On the stability of spinning satellites

Abstract We study the directional stability of rigid and deformable spinning satellites in terms of two attitude angles. The linearized attitude motion of a free system about an assumed uniform-spin reference solution leads to a generic MGK system when the satellite is rigid or deformable. In terms of Lyapunov’s stability theory, we investigate the stability with respect to a subset of the variables. For a rigid body, the MGK system is 6-dimensional, i.e., 3 rotational and 3 translational variables. When flexible parts are present the system can have any arbitrary dimension. The 2×2 McIntyre–Myiagi stability matrix gives sufficient conditions for the attitude stability.
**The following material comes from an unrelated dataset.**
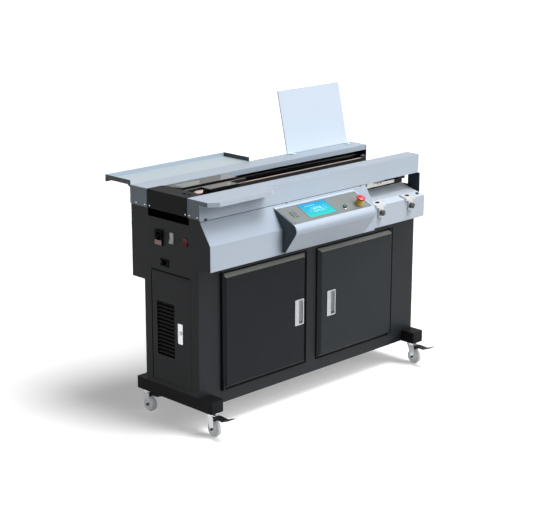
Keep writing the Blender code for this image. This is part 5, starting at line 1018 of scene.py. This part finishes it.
@dataclass
class Infeed(Assembly):
    """Stop blocks, knobs, the table's button and the bar under the beam at the right."""

    numbers: tuple[int, int] = (1, 2)
    knob_cap: Pairs = ((9.5, -0.2), (9.5, 0.8), (8.2, 1.6), (3.0, 1.9))
    bar_top: float = 856.0
    bar_screw: float = 3.0 * MM
    bar_screws: Pair = (1057.0, 1077.0)
    bar_screw_drop: float = 3.5
    bar_front: float = 8.0
    latch_low: Pair = (1122.0, 8.5)
    latch_high: Pair = (1169.5, 28.0)
    latch_height: float = 12.0
    latch_corner: float = 2.0 * MM
    table: Table = Table()
    button: float = 8 * MM
    button_spot: Pair = (1262.0, -45.0)
    slot_row: Pair = (-48.8, 789.9)
    # The painted shade oval's loops in millimetres: half its length, the radius of its ends, its
    # height
    slot_loops: tuple[Point, ...] = ((8.6, 3.7, -3.0), (8.6, 3.7, 0.0), (12.2, 6.6, 0.0),
                                     (12.2, 6.6, 0.4), (11.6, 6.0, 0.7))

    def dress(self) -> None:
        """Plates the blocks and colours the knobs."""
        dress(SATIN_NICKEL, "stop_block_1", "stop_block_2")
        dress(ABS_WORN, "stop_knob_1", "stop_knob_2")

    def build(self) -> None:
        """Adds knob caps, bar screws and latch, the table's button and painted shade in the slots.
        """
        for number in self.numbers:
            name = "stop_knob_%d" % number
            knob = Corner(name)
            spot = Vector((knob.middle.x, knob.low.y, knob.middle.z))
            Fitting("knob_cap_%d" % number, ABS_WORN, name).loft(
                turned(self.knob_cap, MIDDLING), facing(spot, Way.FRONT.vector)).fit()
        spots = [self.datum.at(x, self.bar_front, self.bar_top - self.bar_screw_drop)
                 for x in self.bar_screws]
        Fitting("bar_screws", BLACKED_STEEL).screws(
            spots, Way.FRONT.vector, self.bar_screw).fit()
        Fitting("bar_latch", ABS_BLACK).slab(
            tuple(self.datum.at(*self.latch_low, self.bar_top)),
            tuple(self.datum.at(*self.latch_high, self.bar_top + self.latch_height)),
            self.latch_corner).fit()
        slope = self.table.normal()
        x, y = self.button_spot
        Fitting("table_button", BLACKED_STEEL).screws(
            [self.datum.at(x, y, self.table.height(y))], slope, self.button).fit()
        # Black ovals over the stop blocks' slots: painted shade
        loops = [oval(half * MM, radius * MM, height * MM)
                 for half, radius, height in self.slot_loops]
        for number in self.numbers:
            name = "stop_block_%d" % number
            spot = Vector((Corner(name).middle.x, *self.datum.at(0.0, *self.slot_row).yz))
            Fitting("stop_slot_%d" % number, SHADE_BLACK, name).loft(
                loops, facing(spot, slope)).fit()


@dataclass(frozen=True)
class Plate:
    """A loose plate over the carriage: finish, body, thickness and outline in millimetres."""

    name: str
    finish: Finish
    body: str
    thick: float
    outline: Pairs


@dataclass
class Channel(Assembly):
    """The channel with its carriage, jaw and stations."""

    plates: tuple[Plate, ...] = (
        Plate("jaw_wedge", PALE_PLATE, "clamp_jaw", 0.6,
              ((124, 214), (209, 214), (264, 274), (118, 274))),
        Plate("jaw_middle_plate", GREY_SHEET, "clamp_jaw", 0.9,
              ((213, 209), (308, 209), (388, 287), (276, 287), (216, 216))),
        Plate("jaw_end_plate", PALE_SHEET, "clamp_jaw", 0.6,
              ((318, 209), (400, 209), (424, 236), (424, 287), (394, 287))),
        Plate("runner_cover", ANODISED_BLOCK, "clamp_carriage", 1.0,
              ((181, 115), (262, 115), (306, 159), (222, 159))),
        Plate("runner_end_cover", PALE_PLATE, "clamp_carriage", 0.7,
              ((266, 115), (284, 115), (329, 159), (310, 159))))
    clip: Pairs = ((108, 120), (140, 120), (176, 158), (146, 162), (120, 150))
    clip_heights: Pair = (939.5, 942.0)
    knob: Pairs = ((6.0, 0.0), (6.0, 3.5), (5.0, 4.6), (2.0, 4.9))
    knob_in: float = 8.5 * MM

    def dress(self) -> None:
        """Finishes the carriage and the stations."""
        dress(BLACK_OXIDE, "clamp_carriage", "clamp_jaw")
        dress(MILLED_STEEL, "nip_plate", "milling_cutter")
        dress(CAST_ALUMINIUM, "machine_bed", "glue_tank")
        dress(PATINATED_BRASS, "glue_roller")

    def build(self) -> None:
        """Adds the plates on the jaw and the runner, the bright clip and the rail's knob."""
        top = Corner("clamp_carriage").high.z
        for plate in self.plates:
            Fitting(plate.name, plate.finish, plate.body).loft(
                [[(*self.datum.at(x, y, 0.0).xy, top + rise * MM) for x, y in plate.outline]
                 for rise in (0.0, plate.thick)]).fit()
        Fitting("bright_clip", BRONZE_STRIP, "clamp_carriage").loft(
            [[tuple(self.datum.at(x, y, z)) for x, y in self.clip]
             for z in self.clip_heights]).fit()
        rail = Corner("guide_rail")
        spot = Vector((rail.high.x - self.knob_in, rail.middle.y, rail.high.z))
        Fitting("rail_end_knob", ANODISED_BLOCK).loft(
            turned(self.knob, SMALL), facing(spot, Way.UP.vector)).fit()


@dataclass
class Board(Assembly):
    """The leaning acrylic board with the screws of its tabs."""

    screw: float = 3.2 * MM
    screw_in: Point = (18 * MM, 9 * MM, 3 * MM)

    def dress(self) -> None:
        """Gives the board its acrylic."""
        dress(ACRYLIC_SHEET, "cover_board")

    def build(self) -> None:
        """Adds a screw to each tab."""
        board = Corner("cover_board")
        across, deep, high = self.screw_in
        spots = [Vector((x, board.low.y + deep, board.low.z + high))
                 for x in (board.low.x + across, board.high.x - across)]
        Fitting("board_screws", CHROME_PLATE).screws(spots, Way.UP.vector, self.screw).fit()


@dataclass
class Casters(Assembly):
    """The four swivel casters."""

    names: tuple[str, ...] = ("front_left_caster", "rear_left_caster", "front_right_caster",
                              "rear_right_caster")
    nut: Pairs = ((6.2, 0.0), (6.2, 3.2), (5.4, 4.0))
    nut_sides: int = 6
    fork_reach: float = 3.1 * MM

    def dress(self) -> None:
        """Plates the forks, and colours wheels and pedals."""
        for name in self.names:
            dress(CHROME_PLATE, name + "_fork")
            dress(POLYURETHANE_PAINTED_GLOW, name + "_wheel")
            dress(ABS_BLACK, name + "_pedal")

    def build(self) -> None:
        """Adds the axle nuts on both sides of each fork."""
        for name in self.names:
            wheel = Corner(name + "_wheel")
            reach = wheel.high.x - wheel.middle.x + self.fork_reach
            nuts = Fitting(name + "_nuts", BLACKED_STEEL, name + "_fork")
            for way in (Way.LEFT, Way.RIGHT):
                nuts.loft(turned(self.nut, self.nut_sides),
                          facing(wheel.middle + way.vector * reach, way.vector))
            nuts.fit()


@dataclass(frozen=True)
class Lamp:
    """A broad far lamp, with the way from the object towards it."""

    name: str
    power: float
    spread: float
    way: Point

    def hang(self) -> None:
        """Adds the lamp to the scene."""
        lamp = bpy.data.lights.new(self.name, "SUN")
        lamp.energy = self.power
        lamp.angle = self.spread
        turn = Vector(self.way).to_track_quat("Z", "Y")
        placed(self.name, lamp).rotation_euler = turn.to_euler()


@dataclass
class Studio:
    """Floor, lamps, world and the camera of the photograph."""

    datum: Datum
    eye: Point = (-3605.46, -4000.45, 2206.73)
    yaw: float = 0.792368
    pitch: float = 0.266416
    roll: float = 0.0037937
    focal_pixels: float = 1454.495
    sensor_mm: float = 36.0
    photo_width: int = 560
    view_end: float = 100.0
    key: Lamp = Lamp("key_lamp", 2.80, radians(27), (0.26, -0.30, 0.92))
    fill: Lamp = Lamp("front_lamp", 1.75, radians(46), (0.34, -0.76, 0.55))
    world_level: float = 0.07
    floor_reach: float = 30.0
    floor_squares: int = 8
    # The paper that the camera sees in two shades, and the darker one that lights the machine
    paper: tuple[str, str] = ("#E6E6E7", "#EAEAEB")
    paper_unseen: str = "#7C7C7C"
    paper_light: float = 0.33
    paper_roughness: float = 0.9
    paper_specular: float = 0.1
    paper_clouds: float = 3.0
    paper_detail: float = 2.0

    def build(self) -> None:
        """Sets up everything round the machine."""
        self.build_floor()
        self.build_world()
        self.key.hang()
        self.fill.hang()
        self.build_camera()

    def build_floor(self) -> None:
        """Lays the pale floor that keeps the machine's shadow."""
        shape = bmesh.new()
        bmesh.ops.create_grid(shape, x_segments=self.floor_squares,
                              y_segments=self.floor_squares, size=self.floor_reach)
        data = bpy.data.meshes.new("studio_floor")
        shape.to_mesh(data)
        shape.free()
        placed("studio_floor", data)
        material = bpy.data.materials.new("studio_paper")
        material.use_nodes = True
        tree = material.node_tree
        shader = tree.nodes["Principled BSDF"]
        seen = self.seen(tree)
        fibre = add_node(tree, "TexNoise", {
            "Scale": self.paper_clouds, "Detail": self.paper_detail})
        shown = add_node(tree, "Mix", {
            "Factor": fibre.outputs[0], "A": linear(self.paper[0]), "B": linear(self.paper[1])},
            data_type="RGBA")
        tint = add_node(tree, "Mix", {
            "Factor": seen, "A": linear(self.paper_unseen), "B": shown.outputs["Result"]},
            data_type="RGBA")
        light = add_node(tree, "Math", {0: seen, 1: self.paper_light}, operation="MULTIPLY")
        tree.links.new(tint.outputs["Result"], shader.inputs["Base Color"])
        tree.links.new(light.outputs[0], shader.inputs["Emission Strength"])
        shader.inputs["Emission Color"].default_value = WHITE
        shader.inputs["Roughness"].default_value = self.paper_roughness
        shader.inputs["Specular IOR Level"].default_value = self.paper_specular
        data.materials.append(material)

    def seen(self, tree: NodeTree) -> NodeSocket:
        """Finds what the camera sees, also in gloss and through glass.

        Args:
            tree: The node tree of the floor or the world.

        Returns:
            One for such a ray, and else nought.
        """
        path = add_node(tree, "LightPath")
        clear = add_node(tree, "Math", {
            0: path.outputs["Is Camera Ray"], 1: path.outputs["Is Transmission Ray"]},
            operation="MAXIMUM")
        return add_node(tree, "Math", {
            0: clear.outputs[0], 1: path.outputs["Is Glossy Ray"]}, operation="MAXIMUM").outputs[0]

    def build_world(self) -> None:
        """Makes a white surrounding for the eye and for gloss, and a low even light."""
        world = bpy.data.worlds.new("studio_world")
        bpy.context.scene.world = world
        world.use_nodes = True
        tree = world.node_tree
        background = tree.nodes["Background"]
        background.inputs["Color"].default_value = WHITE
        level = add_node(tree, "MapRange", {
            0: self.seen(tree), 1: 0.0, 2: 1.0, 3: self.world_level, 4: 1.0})
        tree.links.new(level.outputs[0], background.inputs["Strength"])

    def build_camera(self) -> None:
        """Sets the camera where the photograph was taken."""
        ahead = Vector((sin(self.yaw) * cos(self.pitch), cos(self.yaw) * cos(self.pitch),
                        -sin(self.pitch)))
        side = Vector((cos(self.yaw), -sin(self.yaw), 0.0))
        up = side.cross(ahead)
        right = side * cos(self.roll) + up * sin(self.roll)
        top = up * cos(self.roll) - side * sin(self.roll)
        turn = Matrix((right, top, -ahead)).transposed().to_4x4()
        data = bpy.data.cameras.new("photo_camera")
        data.sensor_fit = "HORIZONTAL"
        data.sensor_width = self.sensor_mm
        data.lens = self.sensor_mm * self.focal_pixels / self.photo_width
        data.clip_end = self.view_end
        camera = placed("photo_camera", data)
        camera.matrix_world = Matrix.Translation(self.datum.at(*self.eye)) @ turn
        bpy.context.scene.camera = camera


def main() -> None:
    """Builds and dresses every sub-assembly, then the studio round them."""
    logging.basicConfig(level=logging.INFO, format="%(name)s: %(message)s")
    datum = Datum()
    for kind in (Covers, LeftPanel, Front, Console, Infeed, Channel, Board, Casters):
        assembly = kind(datum)
        assembly.dress()
        assembly.build()
    Studio(datum).build()
    bpy.context.scene.view_settings.view_transform = "Standard"


if __name__ == "__main__":
    main()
A further development of this method has led to the Equivalent Rigid Body method. We propose an alternative practical method to establish sufficiency conditions for directional stability by using the Frobenius–Schur reduction formula. As practical applications we discuss a spinning satellite augmented with a spring–mass system and a rigid body appended with two cables and tip masses. In practice, the attitude stability must also be investigated when the spinning satellite is subject to a constant axial thrust. The generic format becomes MGKN as the thrust is a follower force. For a perfectly aligned thrust along the spin axis, Lyapunov’s indirect method remains valid also when deformable parts are present. We illustrate this case with an apogee motor burn in the presence of slag. When the thrust is not on the spin axis or not pointing parallel to the spin axis, the uniform-spin reference motion does not exist and none of the previous methods is applicable. In this case, the linearization may be performed about the initial state. Even when the linearized system has bounded solutions, the non-linear system can be unstable in general. We illustrate this situation by an instability that actually happened in-flight during a station-keeping maneuver of ESA’s GEOS-I satellite in 1979.